Они не искали и не жаждали немецкого господства над собой и над своей страной, а приняли это как возможность избавиться от сталинской деспотии, сталинской тирании, которую они уже крепко отождествляли со словами «коммунизм» и «социализм», ставшими ненавистными при Сталине. Мне казалось, что он довел уже страну до той желаемой точки, которая требовалась тем, кто помогал ему управлять страной.
Нашествие
Немцы двигались без остановки, молниеносно захватили Латвию, Литву, Эстонию, Польшу, Бессарабию. Бои уже шли в Белоруссии, на Украине. Народ встречал немцев хлебом-солью. Растерянность была такая, что казалось, армия не отступает, а в панике бежит. Им доставались аэродромы, на которых наши отступающие войска не успевали завести моторы. Танки, боеприпасы, артиллерия и транспорт в полной неприкосновенности переходили к немцам в руки.
А от населения требовали не оставлять противнику ни килограмма хлеба, ни литра горючего. Все уничтожить. Тогда как Сталин два года подряд до войны, эшелон за эшелоном, отправлял, наше добро «другу Гитлеру». Он обеспечил его полностью, на всю войну, продовольствием и горючим, а на железнодорожных станциях еще стояли наши неразгруженные составы.
В это же самое время в городе Ленинграде были уничтожены, разбомблены и сожжены Бадаевские продовольственные склады (говорили, что по улицам тогда текли потоки сахарной патоки), не то немцами во время первых массированных налетов вражеской авиации на Ленинград, не то своими из боязни, что они попадут к немцам. А во время блокады Ленинграда от голода погибли миллионы ее жителей.
Эвакуация детей
Вскоре был издан указ Московского совета об эвакуации предприятий, учреждений, населения и, в первую очередь, детей.
И сразу началась поспешная, лихорадочная эвакуация. Учреждения, предприятия были отправлены за Волгу — в Куйбышев, в Свердловск, в Челябинскую область, Среднюю Азию, Сибирь — с рабочими, и иногда с их семьями.
Как только вышло постановление о немедленной эвакуации в организованном порядке детей школьного и дошкольного возраста, матери со вздохами, горькими слезами и тяжелым чувством вынужденной разлуки начали собирать детей в дорогу. Плакали маленькие дети, их успокаивали плачущие матери. А для тех, кто был постарше, еще не вполне осознавших весь ужас происходящего, это была прогулка, путешествие, вроде как поездка в детские летние лагеря.
Уехали. Стало меньше слышно детского шума, детского смеха во дворе, все как будто осиротело. Женщины из комитета по эвакуации не успокаивались и, встретив меня, настаивали:
— Нина Ивановна, вы своих детей еще не отправили, у нас есть распоряжение всех детей эвакуировать.
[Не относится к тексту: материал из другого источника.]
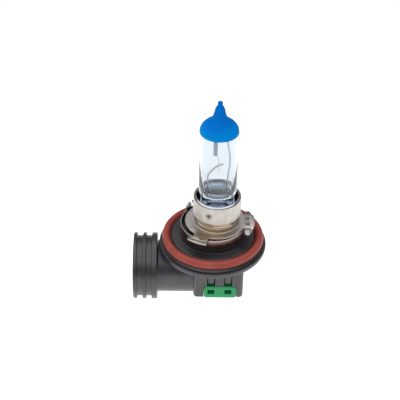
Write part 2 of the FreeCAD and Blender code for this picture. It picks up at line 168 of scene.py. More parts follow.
def combined(base, tools, operation):
    """Runs Boolean modifiers of base with each tool and returns the result as a bmesh."""
    body = loose_object(base, "work")
    helpers = [loose_object(tool) for tool in tools]
    for helper in helpers:
        step = body.modifiers.new("step", "BOOLEAN")
        step.operation = operation
        step.solver = "EXACT"
        step.object = helper
    bpy.context.view_layer.update()
    shown = body.evaluated_get(bpy.context.evaluated_depsgraph_get())
    bm = bmesh.new()
    bm.from_mesh(shown.to_mesh())
    shown.to_mesh_clear()
    for obj in [body] + helpers:
        mesh = obj.data
        bpy.data.objects.remove(obj)
        bpy.data.meshes.remove(mesh)
    bmesh.ops.remove_doubles(bm, verts=bm.verts, dist=1e-4)
    bmesh.ops.dissolve_degenerate(bm, edges=bm.edges, dist=1e-4)
    return bm


def joined(base, tools):
    return combined(base, tools, "UNION")


def carved(base, tools):
    return combined(base, tools, "DIFFERENCE")


notched = carved(rounded_bar((0, 0, 0), (2, 2, 2)), [rounded_bar((1, 1, 1), (3, 3, 3))])
print("carving check", len(notched.faces), "faces")
notched.free()


def turned_about_z(bm, degrees):
    """Turns a whole shape about the lamp axis."""
    turn = Matrix.Rotation(math.radians(degrees), 3, "Z")
    bmesh.ops.rotate(bm, verts=bm.verts, cent=(0, 0, 0), matrix=turn)
    return bm


# %% Finishing a piece
def finish_piece(bm, name, material, stands_for, body=LAMP, smooth_deg=35):
    """Turns a millimetre shape into a named piece in metres that rides on a CAD body."""
    for face in bm.faces:
        face.smooth = True
    for edge in bm.edges:
        if len(edge.link_faces) == 2:
            edge.smooth = edge.calc_face_angle() < math.radians(smooth_deg)
    bmesh.ops.scale(bm, vec=(MM, MM, MM), verts=bm.verts)
    mesh = bpy.data.meshes.new(name)
    bm.to_mesh(mesh)
    count = sum(len(f.verts) - 2 for f in bm.faces)
    bm.free()
    mesh.materials.append(material)
    piece = bpy.data.objects.new(name, mesh)
    bpy.context.scene.collection.objects.link(piece)
    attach(piece, body)
    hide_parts(*stands_for)
    print(name, "size mm", [round(side / MM, 2) for side in piece.dimensions], "triangles", count)


# %% [markdown]
# ## Helpers for finishes
# A finish is a small graph of nodes. Written as Python sums it is easier to read than as
# links, so `Flow` wraps a socket and turns + - * into Math nodes, and `Graph` makes any
# other node from its type, its settings and the values of its sockets. `Finish` is the
# graph of one material, with the few patterns that the bulb's finishes share.


# %% Sockets that do sums
class Flow:
    """A node's output that can be added, subtracted and multiplied like a number."""

    def __init__(self, graph, socket):
        self.graph = graph
        self.socket = socket

    def maths(self, operation, a, b):
        return self.graph.node("ShaderNodeMath", {"operation": operation}, {0: a, 1: b})

    def __add__(self, other):
        return self.maths("ADD", self, other)

    __radd__ = __add__

    def __mul__(self, other):
        return self.maths("MULTIPLY", self, other)

    __rmul__ = __mul__

    def __sub__(self, other):
        return self.maths("SUBTRACT", self, other)

    def __rsub__(self, other):
        return self.maths("SUBTRACT", other, self)


class Graph:
    """A node tree and the one way a node is made in it."""

    def __init__(self, tree):
        self.tree = tree

    def node(self, kind, settings=None, inputs=None, output=0):
        """Makes a node: its type first, then its settings, then its inputs."""
        made = self.tree.nodes.new(kind)
        for key, value in (settings or {}).items():
            if key == "stops":
                self.set_stops(made.color_ramp, value)
            else:
                setattr(made, key, value)
        for key, value in (inputs or {}).items():
            self.feed(made.inputs[key], value)
        return Flow(self, made.outputs[output])

    def feed(self, socket, value):
        if isinstance(value, Flow):
            self.tree.links.new(value.socket, socket)
        else:
            socket.default_value = value

    def set_stops(self, ramp, stops):
        while len(ramp.elements) < len(stops):
            ramp.elements.new(1.0)
        for element, (place, colour) in zip(ramp.elements, stops):
            element.position = place
            element.color = (*colour, 1.0)

    def spread(self, value, from_low, from_high, to_low, to_high):
        """Maps a range of values to another one, clamped at both ends."""
        inputs = {0: value, 1: from_low, 2: from_high, 3: to_low, 4: to_high}
        return self.node("ShaderNodeMapRange", {"clamp": True}, inputs)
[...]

— Мои ведь маленькие, не школьного возраста. Увезу я их сама, — оправдывалась я.
— Это значения не имеет, завтра к шести часам утра приведите их на площадку, там будут все, кто еще не уехал. Как только ребят эвакуируем, у матерей развяжутся руки, а во время войны все свободные люди нужны.
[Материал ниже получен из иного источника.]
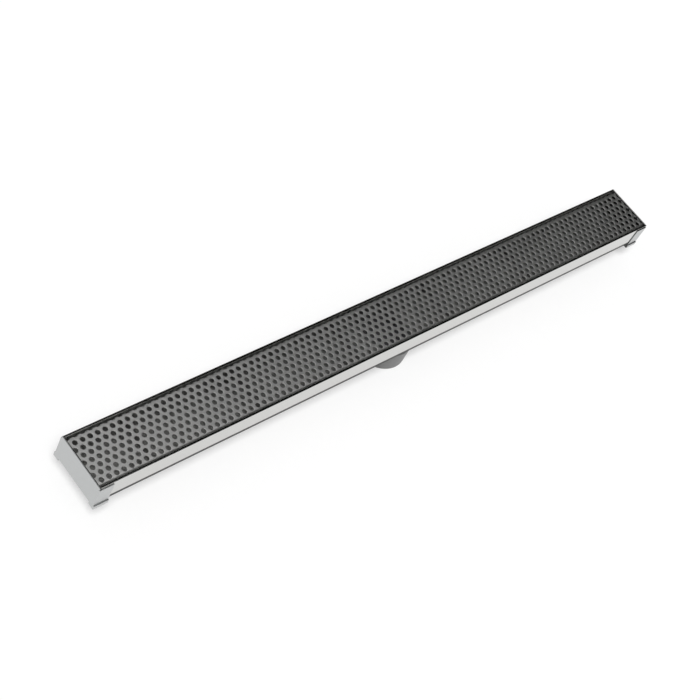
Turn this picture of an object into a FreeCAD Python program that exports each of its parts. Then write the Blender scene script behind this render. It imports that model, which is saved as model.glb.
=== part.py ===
import FreeCAD, Part
import math
import os

# Linear channel drain: a folded steel channel, a cast shoe on each end, a perforated grate that drops in
# between the hemmed rims, and a pipe hub clamped under the middle of the floor.
# Millimetres. X runs along the channel, Z is up, and the origin is the centre of the hub's open end.

V = FreeCAD.Vector

# Overall
LENGTH = 914.4           # over both end caps
WIDTH = 70.5             # over the channel's side walls
CHANNEL_DEPTH = 33.5     # top of the rim to the underside of the channel's floor
CAP_HEIGHT = 38.0        # top of the rim to the underside of the feet

# Channel: one folded sheet with a closed hem along each rim
CHANNEL_SHEET = 1.2
HEM_GAP = 0.3            # between the two leaves of the hem
HEM_DEPTH = 9.0          # rim to the lower edge of the hem's inner leaf
HEM_EDGE = 0.5           # outer radius of the hem's pressed-flat top edges
FLOOR_BEND = 3.5         # outer radius of the bend between wall and floor

# End caps: cast shoes that the ends of the channel push into
CAP_PLATE = 1.5          # end plate
CAP_WALL = 1.0           # arms beside the channel and web below it
CAP_ARM_LENGTH = 19.0    # from the outer face of the end plate
CAP_ARM_DROP = 3.0       # rim to the top edge of the arms
FOOT_HEIGHT = 5.5
FOOT_LEDGE = 1.2         # how far a foot stands out past its arm
FOOT_WIDTH = 9.0
CAP_EDGE = 0.4           # radius of the cast edges
END_GASKET = 0.8
END_GASKET_DROP = 0.6    # rim to the top edge of the end gasket

# Grate: perforated sheet folded down along both sides
GRATE_SHEET = 1.2
GRATE_HEIGHT = 9.0
GRATE_BEND = 1.6         # outer radius of the folds
GRATE_DROP = 1.0         # rim to the top of the grate
GRATE_SIDE_GAP = 1.3     # between the hem and the folded side
GRATE_END_GAP = 0.4
HOLE_DIAMETER = 6.35     # round hole with the same open area
HOLE_SIDES = 4           # each hole is punched as a regular polygon with this many sides
HOLE_PITCH = 9.525       # centre to centre, in rows staggered at 60 degrees
HOLE_ROWS = 7
FIRST_HOLE = 6.0         # left end of the grate to the first hole of the outermost rows
PATTERN_SHIFT = -1.45    # the middle row's place across the channel

# Bars welded across the channel that carry the grate
SUPPORT_COUNT = 6
SUPPORT_THICKNESS = 2.0
SUPPORT_HEIGHT = 10.0

# Outlet
PIPE_DIAMETER = 60.3     # outside of the pipe that the hub takes
SOCKET_CLEARANCE = 0.1   # radial
SOCKET_DEPTH = 22.0
SOCKET_CHAMFER = 0.8
HUB_WALL = 4.75          # around the socket
HUB_SHOULDER = 5.5       # thickness of the stop above the socket
OUTLET_GASKET = 1.0
THROAT_DIAMETER = 50.0
CLAMP_MARGIN = 4.0       # from the throat to each side of the square clamp plate
CLAMP_CORNER = 5.0
CLAMP_THICKNESS = 1.5

# Clamp screws
SCREW_INSET = 5.95       # from two sides of the clamp plate
SCREW_DIAMETER = 3.0
SCREW_LENGTH = 12.0      # under the head
SCREW_CLEARANCE = 0.1    # radial, in every hole that a screw passes
HEAD_DIAMETER = 5.5
HEAD_HEIGHT = 1.7
RECESS_WIDTH = 2.0       # across the flats of the hexagon recess
RECESS_DEPTH = 1.0

# Levels and spans that follow from the sizes above
FLOOR_BOTTOM = SOCKET_DEPTH + HUB_SHOULDER + OUTLET_GASKET
FLOOR_TOP = FLOOR_BOTTOM + CHANNEL_SHEET
RIM = FLOOR_BOTTOM + CHANNEL_DEPTH
FOOT_BOTTOM = RIM - CAP_HEIGHT
HUB_DIAMETER = PIPE_DIAMETER + 2 * (SOCKET_CLEARANCE + HUB_WALL)
CLAMP_SIZE = THROAT_DIAMETER + 2 * CLAMP_MARGIN
CLAMP_TOP = FLOOR_TOP + CLAMP_THICKNESS
GRATE_TOP = RIM - GRATE_DROP
GRATE_BOTTOM = GRATE_TOP - GRATE_HEIGHT
HALF_WIDTH = WIDTH / 2
HALF_CHANNEL = LENGTH / 2 - CAP_PLATE - END_GASKET
HALF_GRATE = HALF_CHANNEL - GRATE_END_GAP
HEM_WIDTH = 2 * CHANNEL_SHEET + HEM_GAP
GRATE_HALF_WIDTH = HALF_WIDTH - HEM_WIDTH - GRATE_SIDE_GAP


def rounded_wire(corners):
    """Closed wire in the YZ plane through corners (y, z, radius), each rounded by a tangent arc."""
    count = len(corners)
    arcs = []
    for i in range(count):
        y, z, radius = corners[i]
        here = V(0, y, z)
        before = V(0, *corners[i - 1][:2]) - here
        after = V(0, *corners[(i + 1) % count][:2]) - here
        before.normalize()
        after.normalize()
        half_angle = before.getAngle(after) / 2
        if radius < 1e-9:
            arcs.append((here, None, here))
            continue
        reach = radius / math.tan(half_angle)
        middle = before + after
        middle.normalize()
        arcs.append((here + before * reach,
                     here + middle * (radius / math.sin(half_angle) - radius),
                     here + after * reach))
    edges = []
    for i, (start, middle, end) in enumerate(arcs):
        if middle is not None:
            edges.append(Part.Arc(start, middle, end).toShape())
        next_start = arcs[(i + 1) % count][0]
        if end.distanceToPoint(next_start) > 1e-6:
            edges.append(Part.makeLine(end, next_start))
    return Part.Wire(edges)


def along_x(corners, x_from, x_to):
    """Solid of a rounded YZ outline carried from x_from to x_to."""
    solid = Part.Face(rounded_wire(corners)).extrude(V(x_to - x_from, 0, 0))
    solid.translate(V(x_from, 0, 0))
    return solid


def sheet_outline(path, thickness):
    """Outline of a folded sheet from its outer face: path holds (y, z, outer radius), interior on its left."""
    def offset(i):
        y, z, radius = path[i]
        here = V(0, y, z)
        normals = []
        for a, b in ((i - 1, i), (i, i + 1)):
            if a < 0 or b >= len(path):
                continue
            run = V(0, *path[b][:2]) - V(0, *path[a][:2])
            run.normalize()
            normals.append(V(0, -run.z, run.y))
        if len(normals) == 1:
            shift = normals[0]
        else:
            total = normals[0] + normals[1]
            shift = total * (1 / (1 + normals[0].dot(normals[1])))
        moved = here + shift * thickness
        return (moved.y, moved.z, max(radius - thickness, 0))

    inner = [offset(i) for i in range(len(path))]
    return list(path) + inner[::-1]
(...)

Я сама знала, что во время войны важно было иметь свободные руки для оборонительных работ. Освободившихся женщин немедленно отправляли копать окопы и строить оборонительные заграждения вокруг Москвы.
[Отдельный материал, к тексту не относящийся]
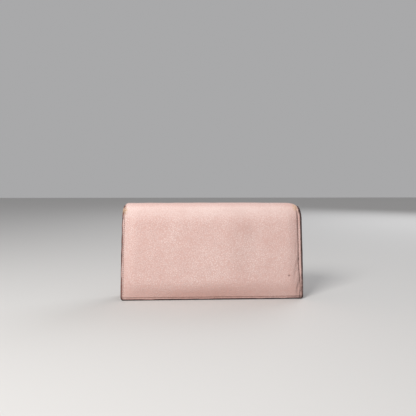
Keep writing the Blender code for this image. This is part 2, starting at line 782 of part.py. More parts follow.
make_back_cover()
make_back_padding()
whole_panel("back_board", "back_board", "board", BACK, BOARD_INSET, FLOOR, SHOULDER_Z - 2, 2.0, 2.0)
make_back_lining()
make_base()
make_card_slots()
make_gussets()
make_spine()
make_flap()
make_front_leaf()
make_snap()
make_coin_pocket()
make_zip()
make_slider()
make_pull()
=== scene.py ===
"""The looks of the long flap wallet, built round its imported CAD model.

Everything is worked out in millimetres in the wallet's frame: +Z up, X along its length, the padded
back panel towards -Y and the flap towards +Y. add_mesh turns it into metres. Each leather panel is a
closed sheet between two grids of points, and its grain reads the attribute "rest", its place in
millimetres at rest, so that it stays put when the leather bends.
"""

import json
import math

import bmesh
import bpy
import numpy as np
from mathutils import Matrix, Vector

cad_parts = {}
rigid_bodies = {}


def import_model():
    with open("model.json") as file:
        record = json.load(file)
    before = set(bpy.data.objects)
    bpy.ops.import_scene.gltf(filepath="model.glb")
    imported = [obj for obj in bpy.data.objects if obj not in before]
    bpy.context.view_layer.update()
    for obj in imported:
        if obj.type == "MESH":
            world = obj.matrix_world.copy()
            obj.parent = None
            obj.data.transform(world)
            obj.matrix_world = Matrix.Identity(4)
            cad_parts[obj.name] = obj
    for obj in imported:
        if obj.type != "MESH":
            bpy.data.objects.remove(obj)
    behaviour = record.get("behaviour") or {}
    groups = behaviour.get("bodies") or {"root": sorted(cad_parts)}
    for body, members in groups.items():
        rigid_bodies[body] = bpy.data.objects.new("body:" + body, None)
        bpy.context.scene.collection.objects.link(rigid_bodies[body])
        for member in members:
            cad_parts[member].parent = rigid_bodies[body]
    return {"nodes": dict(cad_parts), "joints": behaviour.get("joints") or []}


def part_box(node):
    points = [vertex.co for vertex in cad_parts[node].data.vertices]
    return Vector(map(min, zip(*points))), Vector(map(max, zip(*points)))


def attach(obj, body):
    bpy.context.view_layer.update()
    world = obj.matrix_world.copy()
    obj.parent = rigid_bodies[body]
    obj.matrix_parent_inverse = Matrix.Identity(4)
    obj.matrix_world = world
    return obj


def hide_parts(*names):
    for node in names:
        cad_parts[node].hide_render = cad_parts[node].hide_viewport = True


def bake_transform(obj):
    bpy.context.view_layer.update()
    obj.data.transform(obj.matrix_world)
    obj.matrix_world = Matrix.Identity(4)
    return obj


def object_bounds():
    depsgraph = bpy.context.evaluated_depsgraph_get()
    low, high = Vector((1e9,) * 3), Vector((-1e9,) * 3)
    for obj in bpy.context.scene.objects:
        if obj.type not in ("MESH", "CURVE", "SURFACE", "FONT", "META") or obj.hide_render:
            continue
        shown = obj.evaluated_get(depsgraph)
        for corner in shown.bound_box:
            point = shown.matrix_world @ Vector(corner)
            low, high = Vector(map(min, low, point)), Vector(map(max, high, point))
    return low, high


MM = 0.001
for item in list(bpy.data.objects):
    bpy.data.objects.remove(item, do_unlink=True)
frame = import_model()
cad_box = [list(corner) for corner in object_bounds()]
NODES = frame["nodes"]
JOINT = {joint["name"]: joint for joint in frame["joints"]}


# ---- sizes from the frame
def box_mm(node):
    low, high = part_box(node)
    return np.array(low) / MM, np.array(high) / MM


def layer(node):
    """(first, last) Y of a flat node."""
    low, high = box_mm(node)
    return low[1], high[1]


TOTAL_LOW, TOTAL_HIGH = (np.array(corner) / MM for corner in cad_box)
HEIGHT = TOTAL_HIGH[2]
BACK_PIN = np.array(JOINT["spine_fold"]["pos_m"]) / MM
FRONT_PIN = np.array(JOINT["flap_fold"]["pos_m"]) / MM
SHOULDER = (HEIGHT - BACK_PIN[2]) / (1 - math.sqrt(0.5))  # the pins lie half way round the shoulders
SETBACK = SHOULDER * (1 - math.sqrt(0.5))
BACK_Y = BACK_PIN[1] - SETBACK
FLAP_Y = FRONT_PIN[1] + SETBACK
SHOULDER_Z = HEIGHT - SHOULDER
ARC = SHOULDER * math.pi / 2
TOP_RUN = FLAP_Y - BACK_Y - 2 * SHOULDER
TOP_START = SHOULDER_Z + ARC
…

— А куда вы увозите детвору? — поинтересовалась я.
— Как куда, в Можайск, Волоколамск, Загорск, недалеко от Москвы — бодро ответили мне организаторы эвакуации детей.
— Да вы что, с умом? Отправляете детей навстречу фронту! — не выдержала я. — Ведь любой вражеский самолет, не прорвавшийся к Москве, сбросит свои бомбы на головы наших детей. Вы думаете, немцы остановятся, если мы заградительные отряды из детских голов им устроим?
Члены комиссии на меня взглянули с удивлением. «А ведь и правда, — произнес кто-то, — а нам и в голову не пришло».
— Так вот, мои дорогие товарищи, я своих детей туда не отправлю, — категорически заявила я — и тех, кого вы уже отправили туда, постарайтесь скорее вернуть.
— Мы же не по своей инициативе, мы отправили детей, куда нам было приказано.
Прошло несколько напряженных дней. Комиссия по эвакуации не унималась, ходили за мной по пятам, сама я уехать не могла, и детей эвакуировать в намеченные пункты рука не поднималась.
Но вот, возвращаясь как-то с работы, меня поразило обилие детей во дворе.
У крыльца стояла девочка, мать которой так горько плакала, причитая: «Увидимся ли»?
— Откуда вы? Как вы приехали? Что же ты плачешь?
— Немец, как начал бомбить, как начал бомбить, так страшно. Самолеты летят низко-низко, гудят и бомбы бросают. А мамы дома нет, — еще горше расплакалась девочка.